In 2008, Circuit City Stores, Inc., filed for Chapter 11 bankruptcy in the Eastern District of Virginia, a Trustee Program district. In 2010, the Bankruptcy Court confirmed a joint-liquidation plan, overseen by a trustee (petitioner here), to collect, administer, distribute, and liquidate all of Circuit City‘s assets. The liquidation plan required petitioner to pay quarterly fees to the U. S. Trustee while the Chapter 11 case was pending. Circuit City‘s bankruptcy was still pending when Congress increased the fees for Chapter 11 debtors in Trustee Program districts through the 2017 Act.

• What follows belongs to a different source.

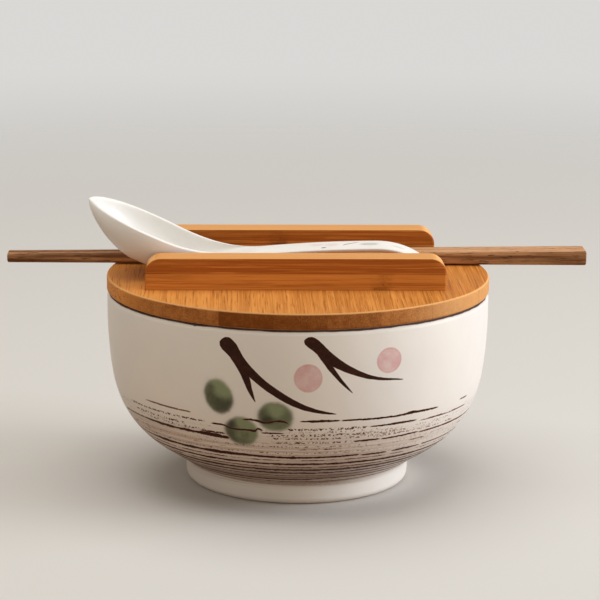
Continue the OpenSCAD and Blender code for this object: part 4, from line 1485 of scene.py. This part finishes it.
@dataclass
class Studio:
    """Floor, lamps, world and camera. The floor's fade is in millimetres, and its radius in metres."""

    floor: Colour = (0.66, 0.645, 0.62)
    floor_bounce: Colour = (0.40, 0.29, 0.21)
    floor_radius: float = 9.0
    floor_corners: int = 64
    floor_fade: Pair = (300.0, 1400.0)
    lamps: tuple[Lamp, ...] = (
        Lamp("window", (1.48, -0.09, 0.44), 0.9, 23.0, (0.88, 0.93, 1.0)),
        Lamp("sky", (-0.14, 0.06, 1.13), 1.2, 8.6, (1.0, 0.985, 0.96)),
        Lamp("fill", (-0.50, -1.12, 0.12), 0.9, 2.0, (1.0, 0.92, 0.82)),
    )
    ambient: float = 0.365
    ambient_tint: Colour = (1.0, 0.89, 0.74)
    backdrop: float = 0.70
    backdrop_tint: Colour = (1.0, 0.985, 0.96)
    aim: Triple = (0.0, 0.0, 0.05)
    eye: Triple = (-28.42, -985.95, 291.165)
    yaw: float = 1.702
    pitch: float = 12.433
    roll: float = 0.4213
    focal_px: float = 2464.083
    frame_px: float = 600.0
    sensor: float = 36.0

    def set_floor(self) -> None:
        """Lays a pale floor that a far circle of the world's own colour meets."""
        angle = np.linspace(0, 2 * np.pi, self.floor_corners, endpoint=False)
        rim = self.floor_radius * np.stack([np.cos(angle), np.sin(angle), 0 * angle], axis=1)
        mesh = bpy.data.meshes.new("floor")
        mesh.from_pydata(rim.tolist(), [], [list(range(len(rim)))])
        shader = Shader("pale_floor", roughness=0.75, colour=self.floor, gloss=0.2)
        seen = shader.seen()
        shader.feed(shader.blend(seen, self.floor_bounce, self.floor))
        shader.fade(((shader.x * shader.x + shader.y * shader.y) ** 0.5).step(*self.floor_fade) & seen)
        mesh.materials.append(shader.material)
        floor = put("floor", mesh)

    def set_world(self) -> None:
        """Lights all round softly, and shows a pale backdrop to the camera."""
        world = bpy.data.worlds.new("studio")
        world.use_nodes = True
        bpy.context.scene.world = world
        nodes = Nodes(world.node_tree)
        seen = nodes.seen()
        levels = {0: seen, "To Min": self.ambient, "To Max": self.backdrop}
        lit = {
            "Strength": nodes.node("ShaderNodeMapRange", {}, levels),
            "Color": nodes.blend(seen, self.ambient_tint, self.backdrop_tint),
        }
        for socket, wire in lit.items():
            nodes.tree.links.new(wire.socket, nodes.first("BACKGROUND").inputs[socket])

    def set_camera(self) -> None:
        """Stands the camera where the photograph was taken from."""
        yaw, pitch, roll = (math.radians(a) for a in (self.yaw, self.pitch, self.roll))
        ahead = Vector((math.cos(pitch) * math.sin(yaw), math.cos(pitch) * math.cos(yaw), -math.sin(pitch)))
        right = Vector((math.cos(yaw), -math.sin(yaw), 0))
        up = right.cross(ahead)
        turned_right = math.cos(roll) * right + math.sin(roll) * up
        turned_up = math.cos(roll) * up - math.sin(roll) * right
        data = bpy.data.cameras.new("camera")
        data.sensor_width = self.sensor
        data.lens = self.focal_px / self.frame_px * self.sensor
        camera = put("camera", data)
        matrix = Matrix((turned_right, turned_up, -ahead)).transposed().to_4x4()
        matrix.translation = Vector(self.eye) * MM
        camera.matrix_world = matrix
        bpy.context.scene.camera = camera

    def build(self) -> None:
        """Sets the floor, the lamps, the world, the camera and the view."""
        self.set_floor()
        for lamp in self.lamps:
            lamp.hang(self.aim)
        self.set_world()
        self.set_camera()
        bpy.context.scene.view_settings.view_transform = "Standard"


def dress_screws() -> None:
    """Gives the screws, which stay as the CAD made them, their steel."""
    steel = STEEL.make()
    for side in Side:
        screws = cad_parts[f"{side.value}_rail_screws"]
        screws.data.materials.clear()
        screws.data.materials.append(steel)
        log.info("%s: steel", screws.name)


def main() -> None:
    """Builds the sub-assemblies in order."""
    logging.basicConfig(level=logging.INFO, format="%(message)s")
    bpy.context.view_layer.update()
    Studio().build()
    Bowl().build()
    Lid().build()
    Rail(Side.FRONT, ((32.5, 85.5, 92.0),)).build()
    Rail(Side.REAR, ((-7.0, 92.0, 98.5),)).build()
    Spoon().build()
    Chopstick(Side.FRONT).build()
    Chopstick(Side.REAR).build()
    dress_screws()


if __name__ == "__main__":
    main()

Across the first three quarters of 2018, petitioner paid $632,542 in total fees, significantly more than the $56,400 petitioner would have paid absent the fee increase in the 2017 Act. Petitioner filed for relief against the Acting U. S. Trustee for Region 4 (respondent here) contending that the fee increase was nonuniform across Trustee Program districts and Administrator Program districts, in violation of the Constitution‘s Bankruptcy Clause. The Bankruptcy Court agreed, and directed that for the fees due from January 1, 2018, onward, the Circuit City trustee pay the rate in effect prior to the 2017 Act. The Bankruptcy Court reserved the question whether the trustee could recover any “overpayments” made under the 2017 Act. The Fourth Circuit reversed, holding that the fee increase did not violate the uniformity requirement of the Bankruptcy Clause because the increase applied only to debtors in Trustee Program districts in order to bolster the dwindling UST Fund, which funded the Trustee Program alone.
Held: Congress’ enactment of a significant fee increase that exempted debtors in two States violated the uniformity requirement of the Bankruptcy Clause. Pp. 473–481.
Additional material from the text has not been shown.